African banks are positioning themselves to facilitate growing intra-African trade, says Rohm, citing Standard Bank’s 2007 acquisition of IBTC in Nigeria, Kenya Commercial Bank’s becoming “a truly regional bank,” and Nigeria’s Guaranty Trust Bank having bought into the East African market.

And while China holds pole position in terms of the value of inward investments into Africa (many of them large turnkey projects), South African corporates, Rohm notes, are actually involved in a larger number of projects across the continent. Many of these projects are targeted at Africa’s new consumers.

But while formal retailers are often constrained by scarcity of development sites and planning permissions, food producers selling into informal markets are swiftly moving into new territories. South Africa’s Tiger Brands, for instance, recently made a significant acquisition in Nigeria.

 Foreign investors are also moving in. Wal-Mart’s acquisition in 2012 of a majority share in South African wholesaler Massmart is intended to be a springboard into other sub-Saharan countries. French retailer Carrefour, meanwhile, has partnered with African sales and distribution expert CFAO and plans to open stores across eight countries by 2015.

Events such as the recent Africa-US Leaders Summit—during which $33 billion of new commitments was pledged and a number of deals were inked between African firms, like conglomerate Dangote Group, and international firms—may also signal a new chapter for African growth.
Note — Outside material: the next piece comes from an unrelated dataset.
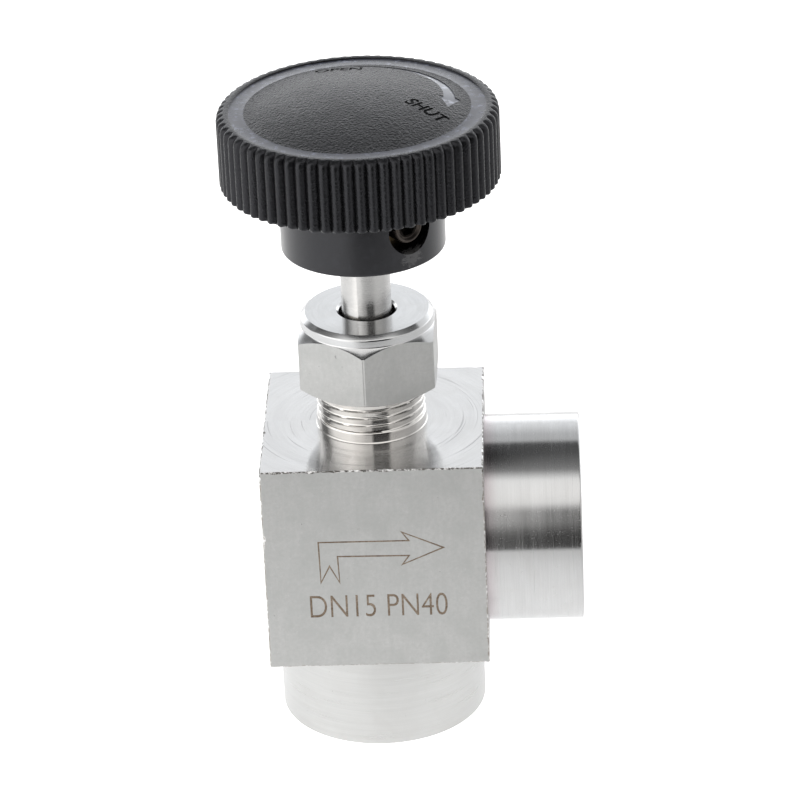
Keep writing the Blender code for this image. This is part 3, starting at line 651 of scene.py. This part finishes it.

“The US would like to play a larger role, especially through trade,” says Rohm, who points to major investments by companies like GE in power generation and infrastructure. The future of that relationship may depend on how the African Growth and Opportunity Act, due to expire in September 2015, is handled. Hopefully, whatever replaces it will not only be equitable but will also act as a further stimulant to trade.